The United States does not have a true free market because of the Fed’s monetary policy and government subsidies/regulations that manipulate the economy. Businesses in the fiat system use lobbying and propaganda to convince government gatekeepers to finance them and/or regulate their competition, giving them an unfair advantage, rather than facing the free market and selling directly to consumers and succeeding/failing based on the quality of their products. Our economy is not a free market but a “fiat market,” and the publishing industry operates the same way.

The New York Times was forced to reveal in court that their national bestseller list is hand-selected and curated by editors, not an actual reflection of the best-selling books. “The Times, which had always claimed that the list was compiled from computer sales, countered in court that its list ‘was not mathematically objective but was editorial content and thus protected under the Constitution as free speech.’ …the New York Times bestseller list was ‘editorial content, not objective factual content’ and that they had the right to exclude whatever book they wanted.” For years, having the stamp of “New York Times Bestseller” on the cover of your book automatically led to more sales. But that stamp was given by gatekeepers, not earned through merit. Gatekeepers like the NYT, publishing companies, and agents served vital roles in the past, but they are no longer needed thanks to the technology of print-on-demand and self-publishing. The primary role for those gatekeepers now is to influence the culture by promoting only those authors who share their ideology.
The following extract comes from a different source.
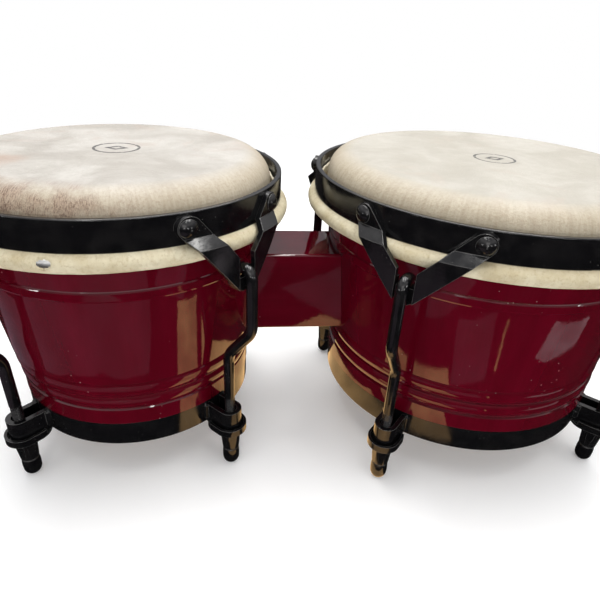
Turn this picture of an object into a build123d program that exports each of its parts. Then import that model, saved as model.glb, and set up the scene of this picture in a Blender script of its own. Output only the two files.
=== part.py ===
"""Pair of bongo drums: two tapered wooden shells joined by a block, each with a rawhide head,
a tension hoop on four V-shaped straps, four J-hook tuning rods, a foot ring and four cap nuts.

Millimetres, +Z up, standing on z = 0. X runs through both drum axes, -Y is the player's side.
The macho (small drum) is on -X and the hembra (large drum) on +X.
"""
from build123d import *
from collections import namedtuple
from math import asin, cos, degrees, radians, sin, sqrt
import os

os.makedirs("parts", exist_ok=True)

# ---------------------------------------------------------------- driving dimensions
Drum = namedtuple("Drum", "name x hoop_r shell_r low_r foot_r rivet_t seat rim_turn play corners")

# hoop_r: tension hoop's outer radius.  shell_r: shell's outer radius at the head's shoulder.
# low_r: shell's outer radius just above the beads.  foot_r: foot ring's outer radius.
# rivet_t: a rivet's distance from its strap's centre plane.  seat: height of the rods' seats.
# rim_turn: how many degrees the rods' upper ends are turned round from their saddles.
# play: how many degrees the straps sit round from the rods' hooks.
# corners: bearings of the four saddles, in degrees.
MACHO_CORNERS = {"front_left": -135, "front_right": -44.2, "back_right": 44, "back_left": 138}
HEMBRA_CORNERS = {"front_left": -132, "front_right": -44, "back_right": 46, "back_left": 143.2}
MACHO = Drum("macho", -125.5, 96.0, 88.2, 77.2, 74.0, 27.8, 142.6, 0.7, -1.1, MACHO_CORNERS)
HEMBRA = Drum("hembra", 107.5, 114.0, 105.0, 96.2, 95.2, 31.6, 145.4, 0.4, 0.2, HEMBRA_CORNERS)

# heights above the ground
HOOP_TOP = 182.0
HOOP_HEIGHT = 16.0
HOOP_THICK = 3.0
WRAP_Z = 161.2          # centre of the skin-wrapped flesh hoop
BAND_TOP, BAND_LOW = 141.0, 134.5
BEAD_TOP, BEAD_MID, BEAD_LOW = 78.0, 67.5, 58.0
RING_TOP, RING_LOW = 47.4, 31.0

# shell and head
WALL = 10.5
SKIN = 1.0
SHOULDER = 15.0         # radius of the head's rounded edge, on its outside
SHOULDER_Z = 176.2      # where the head's edge turns vertical
SKIN_GAP = 0.1
WIRE_R = 3.5            # flesh hoop's steel wire
WRAP_R = 4.5            # the wire with the skin round it
WRAP_IN = 0.5           # how far inside the tension hoop's outer radius the wire runs
TAIL_TOP = 174.5        # trimmed edge of the skin, inside the tension hoop
BEAD_UP, BEAD_DOWN = 0.8, 1.7   # how far a bead's surface falls back, above and below its crest
BEAD_CREST = 4.6        # a crest's depth below the groove above it
FOOT_RISE = 0.4         # the shell's plain lower band, outside the foot ring
BAND_RISE = 1.0

# centre block
BLOCK_HALF = 21.5
BLOCK_LOW, BLOCK_TOP = 79.0, 133.0
BLOCK_EDGE = 1.6
BOLT_HEIGHTS = (93.0, 119.0)
BOLT_R = 4.0
BOLT_GRIP = 24.0        # how deep a bolt screws into the block
BOLT_HEAD_R, BOLT_HEAD = 7.5, 5.3
WASHER_R, WASHER = 12.0, 2.0

# straps
STRAP = 3.0
STRAP_HALF = 5.9
JOGGLE_TOP, JOGGLE_LOW = 168.9, 164.0
JOGGLE_EASE = 0.9       # how much higher the outer face bends
JOGGLE_OUT = 5.4
FOLD_HALF = 5.5         # half the inner width of the channel that the rod lies in
FOLD_TIP, FOLD_MID = 134.2, 146.6
SEAT_IN = 2.5
WALL_RISE = 4.5         # how far the channel's walls stand above the seat
ARM_OVERRUN = 8.0       # length of an arm's outline that the channel cuts off
RIVET_Z = 174.8
RIVET_R, RIVET_HEAD_R, RIVET_DOME = 2.5, 4.9, 2.7

# tuning rods and nuts
ROD_R, THREAD_R = 3.3, 2.9
ROD_OUT = 9.5           # rod axis, outside the tension hoop
HOOK_R = 5.5
HOOK_GAP = 0.1          # the hook clears its seat by this much
HOOK_TIP = 6.0
BEND_TOP, BEND_LOW, BEND_R = 108.5, 86.5, 14.0
THREAD_TOP, ROD_END = 54.0, 7.5
THREAD_FIT = 0.07       # radial clearance of rod thread and nut
NUT_TOP, NUT_LOW = 28.5, 13.6
NUT_FLATS, NUT_TAPER = 12.2, 3.6
TIP_R, TIP_NECK_R = 5.3, 4.7
TIP_FLAT_R = 2.4
NUT_BORE_END = 6.0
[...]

Success is a prison of conformity. Acceptance by mainstream gatekeepers forces an artist to forever conform to mainstream ideology. The current ideology of New York agents and publishing houses isn’t the same ideology held by those institutions three decades ago, and three decades from now it will undoubtedly change again. If an author wishes to be published by such mainstream gatekeepers, they will need to shift their ideology accordingly. Self-publishing provides insurance for intellectual freedom. Instead of adapting one’s ideology to current social consensus, a self-published author can base their ideology on core truth. Indie authors are free to write fiction based on the eternal truths of human nature rather than the fleeting fancies of publishing gatekeepers.

In the free market, companies constantly rise and fall. The former winners become complacent and are replaced by startups that take risks to disrupt them with new ideas and better products. It is not destined that the “Big 5” publishers remain the big five forever (and not just because they keep merging). It is natural for new publishing companies to rise to power and put the old ones out of business.

Thankfully, there are a growing number of independent small presses that grant their authors the artistic freedom of self-publishing while also giving them the benefit of a publisher (i.e. professional editing, cover design, and promotion). That may be the best of both worlds. Like the original founders of the Big 5 publishing houses, they are building new literary institutions from the ground up. If such small presses become successful enough, they may force the Big 5 publishers to open their ideological gates to compete—or those new presses will become a part of the new mainstream themselves.